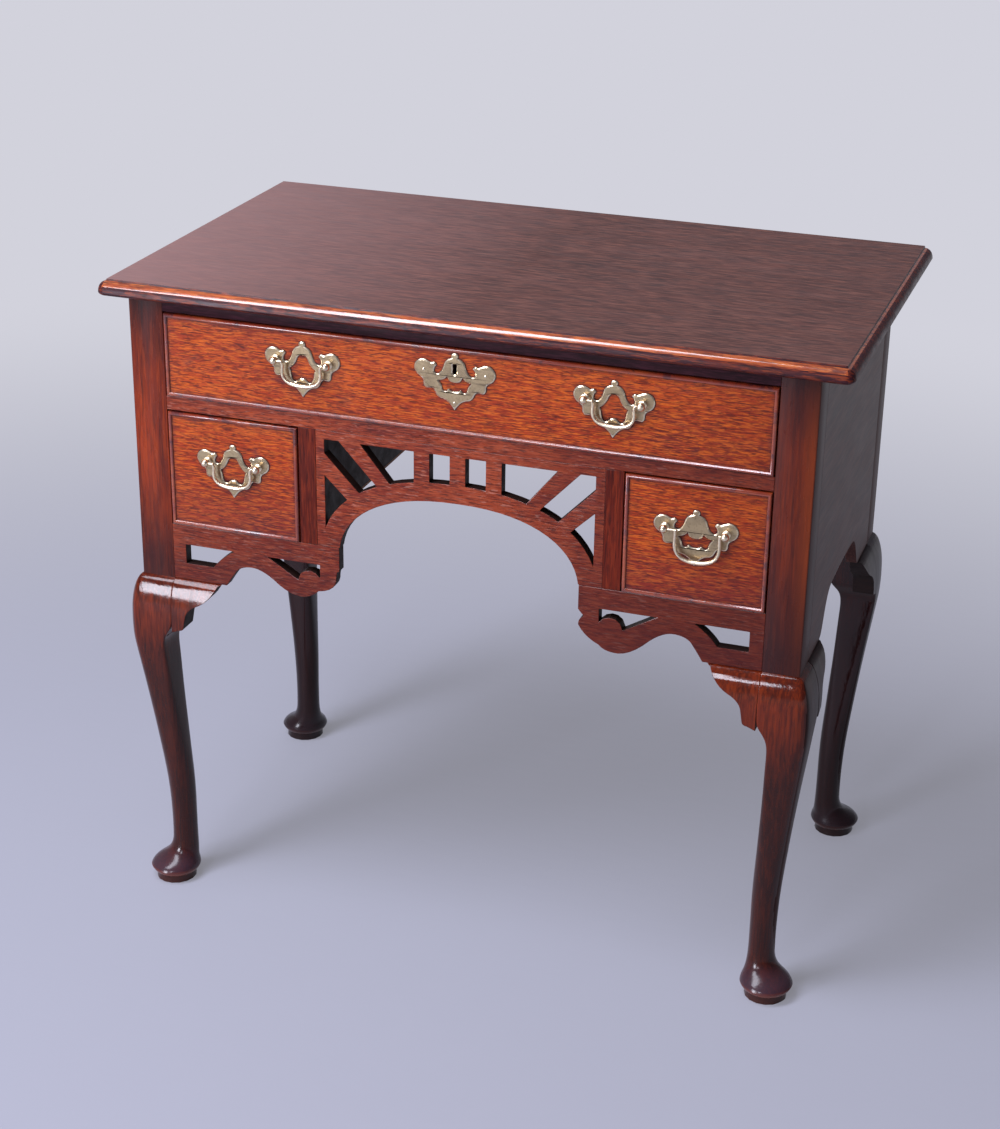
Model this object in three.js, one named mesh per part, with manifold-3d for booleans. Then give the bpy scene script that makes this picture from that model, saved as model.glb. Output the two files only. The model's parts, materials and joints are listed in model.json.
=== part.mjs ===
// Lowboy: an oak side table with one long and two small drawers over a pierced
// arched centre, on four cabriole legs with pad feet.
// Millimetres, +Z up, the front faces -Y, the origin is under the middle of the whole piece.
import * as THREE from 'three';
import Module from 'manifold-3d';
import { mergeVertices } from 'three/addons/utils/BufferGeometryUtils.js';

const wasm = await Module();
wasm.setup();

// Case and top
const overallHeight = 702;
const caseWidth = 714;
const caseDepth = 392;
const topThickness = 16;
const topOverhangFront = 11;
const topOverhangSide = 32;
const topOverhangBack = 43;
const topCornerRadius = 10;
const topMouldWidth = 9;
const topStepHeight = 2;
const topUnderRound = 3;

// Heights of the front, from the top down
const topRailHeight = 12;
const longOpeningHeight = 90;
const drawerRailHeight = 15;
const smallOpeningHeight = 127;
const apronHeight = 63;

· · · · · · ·

### [Task]
Pick out the lines that contain "part" and copy them.

### [Worked answer]
Model this object in three.js, one named mesh per part, with manifold-3d for booleans. Then give the bpy scene script that makes this picture from that model, saved as model.glb. Output the two files only. The model's parts, materials and joints are listed in model.json.
=== part.mjs ===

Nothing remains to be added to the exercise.